Home purchases have continued despite China unexpectedly raising borrowing costs last month for the first time since 2007. Home prices in 70 cities rose 9.1 percent in September from a year earlier, even after officials extended curbs on property purchases.

Another factor that has not deterred homebuyers is China's plan to possibly start charging a property tax on a trial basis before March. The government said in September that it would speed up the introduction of a trial property tax in some cities and later expand the levy throughout the whole country.

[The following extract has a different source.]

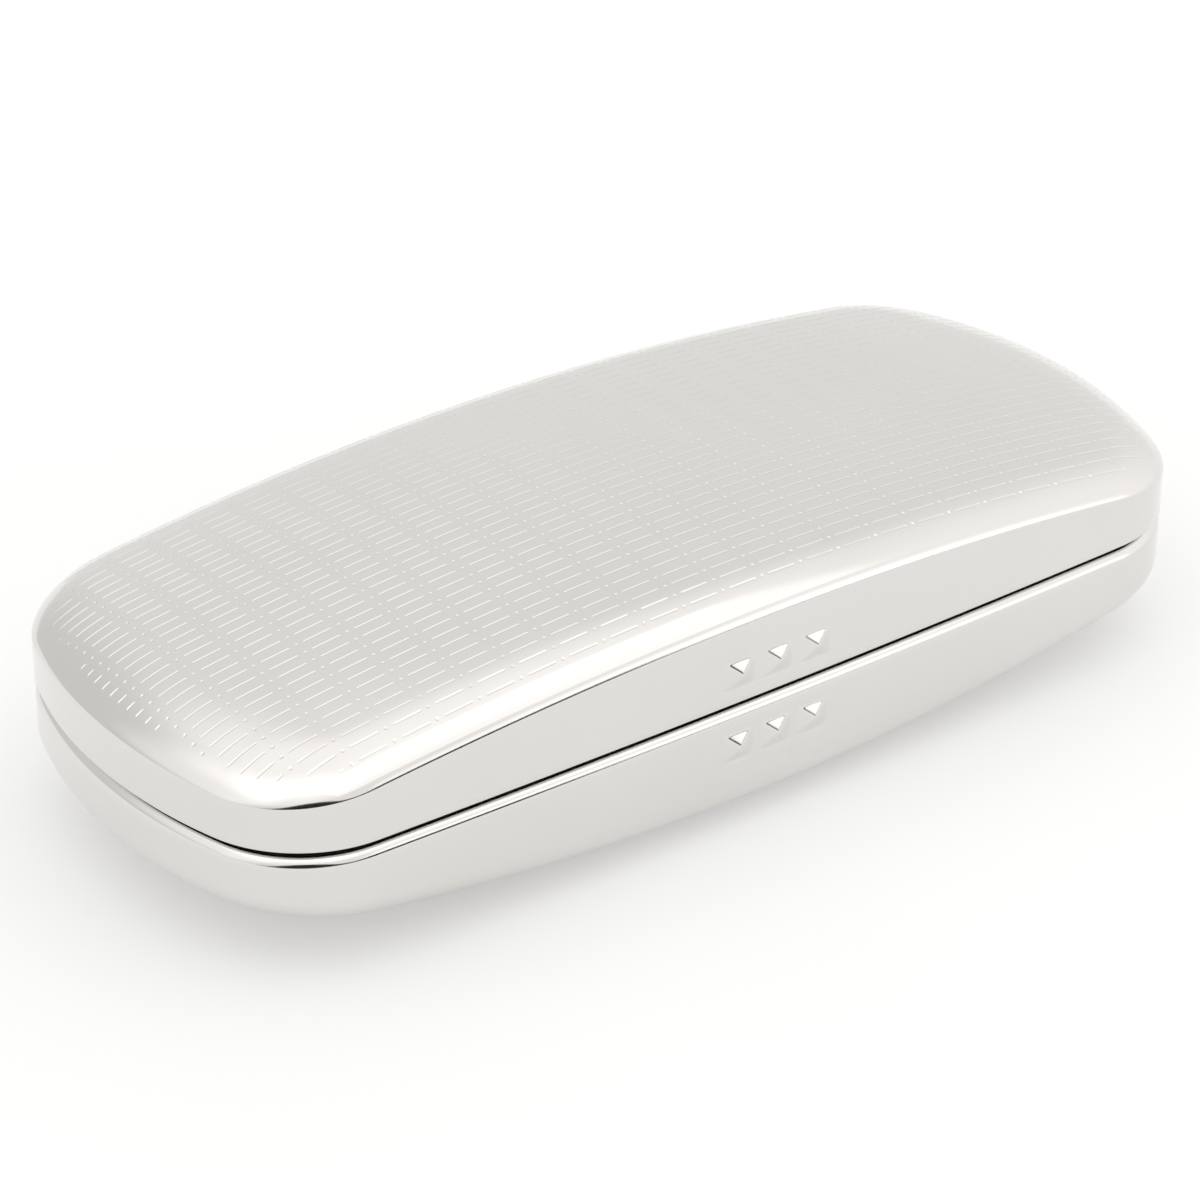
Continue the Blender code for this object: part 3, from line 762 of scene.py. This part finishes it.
def joined(name, works, body, finish, nodes, sharp=35):
    """One piece made of several closed bmeshes."""
    verts, faces = [], []
    for work in works:
        start = len(verts)
        work.verts.index_update()
        verts += [tuple(v.co) for v in work.verts]
        faces += [[start + v.index for v in f.verts] for f in work.faces]
        work.free()
    obj = made(name, verts, faces, body, finish, nodes)
    smooth_flat(obj, sharp)
    return obj


def cut(obj, works):
    """Cuts closed bmeshes from a piece and keeps the result."""
    helpers = []
    for work in works:
        mesh = bpy.data.meshes.new("cutter")
        bmesh.ops.recalc_face_normals(work, faces=work.faces)
        bmesh.ops.translate(work, verts=work.verts, vec=ORIGIN)
        work.to_mesh(mesh)
        work.free()
        helper = bpy.data.objects.new("cutter", mesh)
        bpy.context.scene.collection.objects.link(helper)
        step = obj.modifiers.new("cut", "BOOLEAN")
        step.operation, step.solver, step.object = "DIFFERENCE", "EXACT", helper
        helpers.append(helper)
    graph = bpy.context.evaluated_depsgraph_get()
    result = bpy.data.meshes.new_from_object(obj.evaluated_get(graph))
    obj.modifiers.clear()
    obj.data = result
    for helper in helpers:
        bpy.data.objects.remove(helper, do_unlink=True)
    smooth_flat(obj)


def rounded(profile, radius=0.25 * MM, steps=3):
    """A closed (inset, height) profile with its corners rounded."""
    points = [np.array(p) for p in profile]
    out = []
    for before, here, after in zip(points[-1:] + points[:-1], points, points[1:] + points[:1]):
        start = here + (before - here) / np.linalg.norm(before - here) * radius
        stop = here + (after - here) / np.linalg.norm(after - here) * radius
        for step in range(steps + 1):
            t = step / steps
            out.append(start * (1 - t) ** 2 + here * 2 * t * (1 - t) + stop * t**2)
    return out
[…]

In the meantime, Hong Kong developers have stepped up their efforts to attract mainland homebuyers. Sun Hung Kai Properties, Ltd., Hong Kong's biggest developer and the world's largest by market value, has sold about 300 houses in a luxury project in Sheung Shui, a district about a 30-minute drive from the Shenzhen border, since sales began in early October. The company, which has set up a project showroom in Shenzhen, estimates that up to 60 percent of the buyers were from the mainland or Hong Kong businessmen who base their business across the border.

Henderson Land Development Co., a Hong Kong developer controlled by billionaire Lee Shau-kee, also has held regular roadshows in multiple locations, including Shenzhen, to promote its Hong Kong projects.

Hong Kong home prices more than doubled from a trough in 2003 on a recovering economy, low interest rates, and an influx of mainland buyers whose travel restrictions to the city have gradually been relaxed.

But concerns that housing may become unaffordable for the majority of Hong Kong's population have forced Chief Executive Donald Tang's government to initiate curbs to rein in the process. The measures include no longer offering residency to foreigners who buy property in the city and a plan to build more apartments for first-time property buyers.

Some say ending the residency eligibility will not do much to cool prices, as most mainlanders invest in Hong Kong through relatives or their businesses.

Credit Suisse Group AG forecasts the city's residential property prices will rise 30 percent from now until the end of 2011, because a weaker dollar will boost asset inflation.